Rochester has one of the highest poverty rates in the nation - this is unacceptable. Poverty does not exist because of one or two issues - systemic barriers trap the young, as well as the old in a cycle where lack of resources leads to an inability to strive for the life they want to be living. Understanding these barriers and the interconnectedness of issues is necessary if we are to make progress. Housing and Transportation are important foundational issues. Without accessible transportation and stable, affordable housing people spend the majority of their income on housing and cannot get to work, to their doctor, get healthy food, visit schools to meet teachers or be involved in their children’s education. This in turn keeps the cycle of poverty spinning. The ability to access jobs, health care, healthy food, educational participation and child care is one way to start down the road of success to make Rochester a shining example of what a city can do when everyone is able to participate in its life.
People with disabilities are an asset to the community and accessibility should be seen as an investment, not an expense. As your city council representative I will work to ensure that every modification is in place so that you receive the dignity and respect due every person. If this city is to thrive it will need the input from every person.

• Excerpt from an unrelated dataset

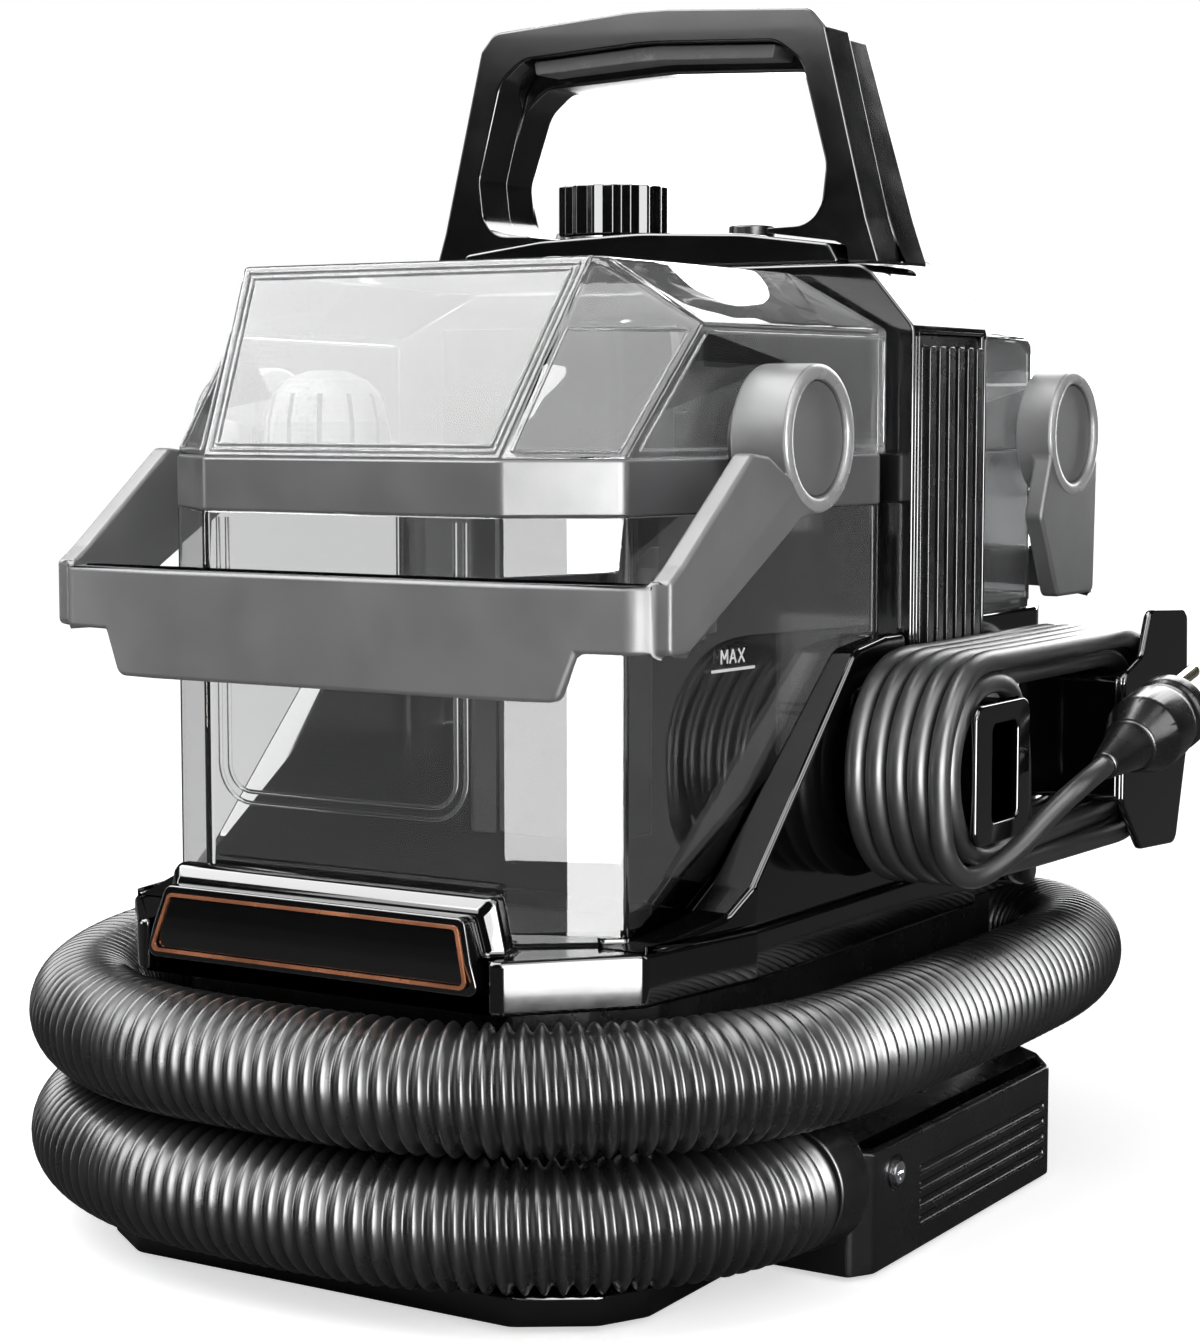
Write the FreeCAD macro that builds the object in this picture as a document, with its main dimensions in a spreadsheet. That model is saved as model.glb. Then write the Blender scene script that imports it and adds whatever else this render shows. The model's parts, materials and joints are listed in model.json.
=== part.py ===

I will also work to make sure that every aspect of city life takes into consideration the concerns and dignity of people with disabilities, whether it’s a meeting, festival, street construction or access to services.
My highest goal is to include the voices of those not at the table and join other tables in our community to make sure everyone is represented and to break down unjust and inequitable policies that make it harder for marginalized communities to survive and get ahead. These include our brothers and sisters of color as well as members of the elderly, disabled, refugee, and LGBTQIA communities. I will work tirelessly with policy makers to address systemic injustices and create citywide policies that uplift our entire community.
Our country’s commitment to veterans is unacceptable, leading to nearly a million veterans living on food stamps, and astronomically high rates for suicide in the veteran population. Veterans suffer from disproportionately high suicide and homelessness rates. We must make it easy for veterans to find the help they need. I support the creation of a Veterans’ Council to be sure our veterans' needs are met and to advise the city on the impact of practices and policies on Veterans. I support the waiving of city fees and public bus fair for veterans.